Nerdvana — the Frisco-based concept, which officially goes by @nerdvana.food+spirits, because geeks rule — is in some ways a pioneering next-gen restaurant. Remember when public shops first started providing Wi-Fi, then free Wi-Fi, then charging stations, then…? The culture is moving faster than a 4.2 GHz AMD processor. (You may have to ask a younger person to explain how fast that is.) But our bodies still need to eat carbon-based meals. So why not enjoy a little nosh while hyperdriving into the future?

If you are old enough to have gone to college before being online was emotional oxygen, you may have frequented a coffee shop or Rathskeller stocked with ratty Milton Bradley board games, chess sets and backgammon tables. You’d play games with friends while breaking bread and not staring at your phone, hypnotized by Words with Friends. Nerdvana has just evolved that idea — turning tech into a social interaction, rather than a solitary one.

Diners here actually put their phones down in order to look up at a bigger screen where they can sit face-to-face and engage. Sure, the interface is digital, but the connection is human.

In some ways, this is nothing new; Chuck E. Cheese’s was founded by a former Atari exec as a way to integrate the game and the arcade revenue streams. (Nerdvana itself is owned by Randy and Kristy Pitchford; Randy is CEO of the gaming company Gearbox Software.) But Nerdvana doesn’t require you to dash from one kiosk to another, or endure screaming kids at animatronic birthday parties. In fact, Nerdvana’s main dining room has an age minimum of 17. Here, an adult can be a kid.  

You get a game controller depending on what booth you select (there’s an actual menu of which games are loaded at each table), and can choose from a host of games, both single- and multi-player. On a recent visit, I engaged in some hand-to-hand martial arts legerdemain via Street Fighter while we both explored the fare. Nerdvana is a scratch kitchen whose items are campily named — Ate Bits for appetizers, Hand Helds for sandwiches, Cheats for desserts. If you were dining alone you could refuse the controller and spend your meal playing spot the puns. Yup, Nerdvana appeals to all dweebs — wordnerds as much as the game dorks.

The menu reaches out to modern diners with vegetarian and gluten-free specialties, as well as spicy options, and the spice can sneak up on you. We tried the coconut shrimp ($10), which packed an unexpected bite when dipped in the in-house Hadouken sauce. (“Hadouken” is Japanese for “fist wave,” meaning it packs a punch … but is also a signature move of Ryu, the character I played in Street Fighter. See? Even the menu has Easter eggs.) The shrimps were slightly over-cooked, but sizeable and crispy. It’s summer, so we ordered some fried green tomatoes, though they were sliced too thin for a bad veg-to-breading ratio. The flatbreads (like the burgers and the toasts) are create-your-own “kits,” with “platforms,” “operating systems” and “modifications,” for you to compose as you desired.  

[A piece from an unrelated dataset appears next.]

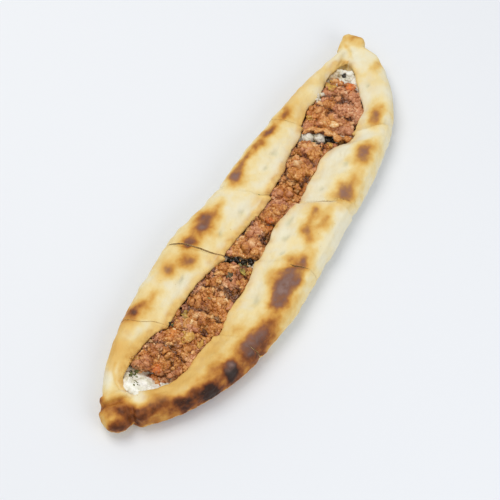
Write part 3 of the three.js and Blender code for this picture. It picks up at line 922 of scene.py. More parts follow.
def makeCrustMaterial(finish):
    material, tree, shader, place = newMaterial("bakedCrust")
    broad = addPatches(tree, place, *finish["broadPatches"])
    small = addPatches(tree, place, *finish["smallPatches"])
    plain, scorch, gold, dent = [addAttribute(tree, name) for name in ("bake", "scorch", "gold", "dent")]
    bake = addMath(tree, "ADD", plain, addMath(tree, "MULTIPLY", scorch, finish["scorchBrowning"]))
    flecks = addMath(tree, "MULTIPLY_ADD", small, finish["fleckBrowning"], -0.5 * finish["fleckBrowning"])
    flecks = addMath(tree, "MULTIPLY", flecks, addMath(tree, "ADD", bake, 0.25))
    bake = addMath(tree, "ADD", bake, flecks)
    crust = addRamp(tree, bake, finish["browning"])
    butter = addBlend(tree, small, *finish["butter"])
    crust = addMix(tree, addMath(tree, "MULTIPLY", gold, finish["butterShare"]), crust, butter)
    char = addBlend(tree, small, *finish["charred"])
    char = addMix(tree, addRange(tree, plain, *finish["burntFrom"]), char, colour(finish["burnt"]))
    charred = addRange(tree, scorch, *finish["charredFrom"])
    charred = addMath(tree, "MULTIPLY", charred, addRange(tree, small, 0.1, 0.9, 0.6, 0.95))
    crust = addMix(tree, charred, crust, char)
    flour = addRange(tree, bake, *finish["flourFrom"], 0.0, finish["flourShare"])
    flour = addMath(tree, "MULTIPLY", broad, flour)
    flour = addMath(tree, "MULTIPLY", flour, addMath(tree, "SUBTRACT", 1.0, gold, clamp=True))
    crust = addMix(tree, flour, crust, colour(finish["flour"]))
    dented = addMath(tree, "MULTIPLY", dent, finish["dentShare"])
    crust = addMix(tree, dented, crust, colour(finish["dent"]))
    cells = addNode(tree, "TexVoronoi", inputs={"Vector": place, "Scale": finish["pinholeScale"]})
    pinholes = addRange(tree, cells.outputs["Distance"], *finish["pinholeEdge"])
    pinholes = addMath(tree, "MULTIPLY", pinholes, addRange(tree, small, 0.6, 0.9, 0.0, 0.5))
    crust = addMix(tree, pinholes, crust, colour(finish["pinholes"]))
    tree.links.new(crust, shader.inputs["Base Color"])
    shader.inputs["Roughness"].default_value = finish["roughness"]
    shader.inputs["Specular IOR Level"].default_value = finish["specular"]
    addRelief(tree, shader, place, **finish["relief"])
    return material


crustMaterial = makeCrustMaterial(crustFinish)
# the cut faces' colour is darkened, as painted shade in the knife gaps
gapShadedCrumbMaterial = makeMottledMaterial("doughCrumbWithGapShade", "b08c58", "d8bd88", gapShadedCrumbFinish)
dough = makeDough(doughShape)
for piece in dough:
    piece.data.materials.append(crustMaterial)
    piece.data.materials.append(gapShadedCrumbMaterial)
print("dough is shaped, baked and cut")

# what is scattered: a few uneven lumps of each kind, copied to many places


def makeLumps(count, roughness, detail, seed):  # uneven lumps of about 1 mm radius, as arrays
    draw = random.Random(seed)
    lumps = []
    for _ in range(count):
        bm = bmesh.new()
        bmesh.ops.create_icosphere(bm, subdivisions=detail, radius=1.0)
        offset = Vector([draw.uniform(0, 50) for _ in range(3)])
        for v in bm.verts:
            swell = noise.noise(v.co * 1.1 + offset) + 0.5 * noise.noise(v.co * 2.7 + offset)
            v.co *= 1 + roughness * swell
        corners = np.array([v.co for v in bm.verts])
        faces = np.array([[v.index for v in f.verts] for f in bm.faces])
        lumps.append((corners, faces))
        bm.free()
    return lumps


def scattered(name, spots):  # spots are (lump, place in mm, 3x3 turn and stretch, values by attribute)
    corners, faces, values, count = [], [], {}, 0
    for (shape, polygons), place, turn, given in spots:
        corners.append(shape @ turn.T + place)
        faces.append(polygons + count)
        count += len(shape)
        for key, value in given.items():
            values.setdefault(key, []).append(np.broadcast_to(value, len(shape)))
    mesh = bpy.data.meshes.new(name)
    mesh.from_pydata((np.concatenate(corners) * mm).tolist(), [], np.concatenate(faces).tolist())
    storeValues(mesh, **{key: np.concatenate(parts) for key, parts in values.items()})
    mesh.shade_smooth()
    return objectOf(name, mesh)


def surfacesOf(pieces):  # what things are dropped on
    bpy.context.view_layer.update()
    graph = bpy.context.evaluated_depsgraph_get()
    return [BVHTree.FromObject(piece, graph) for piece in pieces]


def firstHit(surfaces, start, way):  # the nearest surface met, as place and normal
    hits = [surface.ray_cast(start, way) for surface in surfaces]
    hits = [hit for hit in hits if hit[0] is not None]
    return min(hits, key=lambda hit: hit[3])[:2] if hits else (None, None)


def dropOn(surfaces, x, y):  # the place in mm and the normal under x, y
    place, normal = firstHit(surfaces, Vector((x, y, 60)) * mm, Vector((0, 0, -1)))
    return (None, None) if place is None else (np.array(place) / mm, normal)


def turned(draw, normal, stretch, lean=0.5):  # stretches a lump and turns it to lie on a slope
    upright = Vector((0, 0, 1)).rotation_difference(normal).to_matrix()
    spin = Matrix.Rotation(draw.uniform(0, math.tau), 3, "Z")
    tilt = Matrix.Rotation(draw.uniform(-lean, lean), 3, "X")
    return np.array(upright @ spin @ tilt @ Matrix.Diagonal(stretch))


def finishPiece(piece, slot, materials, node=None):
    for material in materials:
        piece.data.materials.append(material)
    if node:
        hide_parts(node)
    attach(piece, "root")


# cheese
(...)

Virtually all the entrees are priced in the 20s, though all are well-sized and filling meals on their own. My Boss Level charred ribeye ($29), while slightly more than the medium I ordered on the edges, was juicy and seductively topped with chucks of chimichurri chef’s butter that added an herbaceous quality. The brick chicken ($21)  is a half-chicken deboned and spread flat then heated under a hot brick to create a scallopini effect. The addition of lemon-thyme butter enriched it.

We swapped out the mashed potatoes with cilantro-lime rice on the ribeye, and the veggie-of-the-day (broccolini) with a barley and mushroom soup on the chicken. I’ve enjoyed their rice before as one of my favorite sides — fluffy with a tang from the citrus, an ideal accompaniment for a host of proteins. But the soup was a discovery: Hearty but not heavy, with a likeable earthiness. The s’mores Duval — a gourmet take on the campfire classic — hits home the retro-appeal of being an adult playing video games.

But the adult element is integral. Happy hour offers half-off beer and wine, and the rotating list of beers is a well-curated selection of Texas brews, from the family (Lakewood Temptress, a Deep Ellum sour blonde) but also a McKinney-based imperial IPA and a ghost pepper porter from Magnolia. That’s a far cry from the root beer and Cheetos in your dad’s basement. It’s good to grow up.